Insurers have pulled back on underwriting commercial properties as well as homes in these areas. They’ve taken a number of actions, including:

  • Retreating from the California market altogether.
  • Selectively underwriting properties that are not considered at-risk.
  • Capping their exposures by only covering a set number of properties.
  • Requiring property owners to create defensible spaces and take other measures to harden their properties against wildfires.
  • Raising rates significantly.

Businesses whose policies are not renewed and who can’t find coverage in the market are able to go to the FAIR (Fair Access to Insurance Requirements) Plan for coverage. This is the market of last resort and premiums can be substantial, while the policy limits have often been inadequate to cover the full cost of the commercial enterprise’s property.

 

Policies cover damage caused by:

  • Fire
  • Lightning
  • Internal explosion

Optional coverages are available at an additional cost, such as coverage for vandalism and malicious mischief.
If you have to go to the FAIR Plan, we can arrange for a “differences in conditions” policy that will cover the areas in which the plan is deficient compared to a commercial property policy.

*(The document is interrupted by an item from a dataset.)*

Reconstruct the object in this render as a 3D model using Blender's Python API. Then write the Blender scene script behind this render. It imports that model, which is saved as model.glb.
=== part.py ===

The FAIR Plan will cover the following commercial structures:

Habitational buildings – Buildings with five or more habitational units such as apartment buildings, hotels, or motels.
Retail establishments – Shops such as boutiques, salons, bakeries, and convenience stores.
Manufacturing – Companies that manufacture most types of products.
Office buildings – Offices for professionals such as design firms, doctors, lawyers, architects, consultants, or other office-based functions.
Buildings under construction – Residential and commercial buildings under construction from the ground up.
Farms and wineries – Basic property insurance for commercial farms, wineries, and ranches, not including coverage for crops and livestock.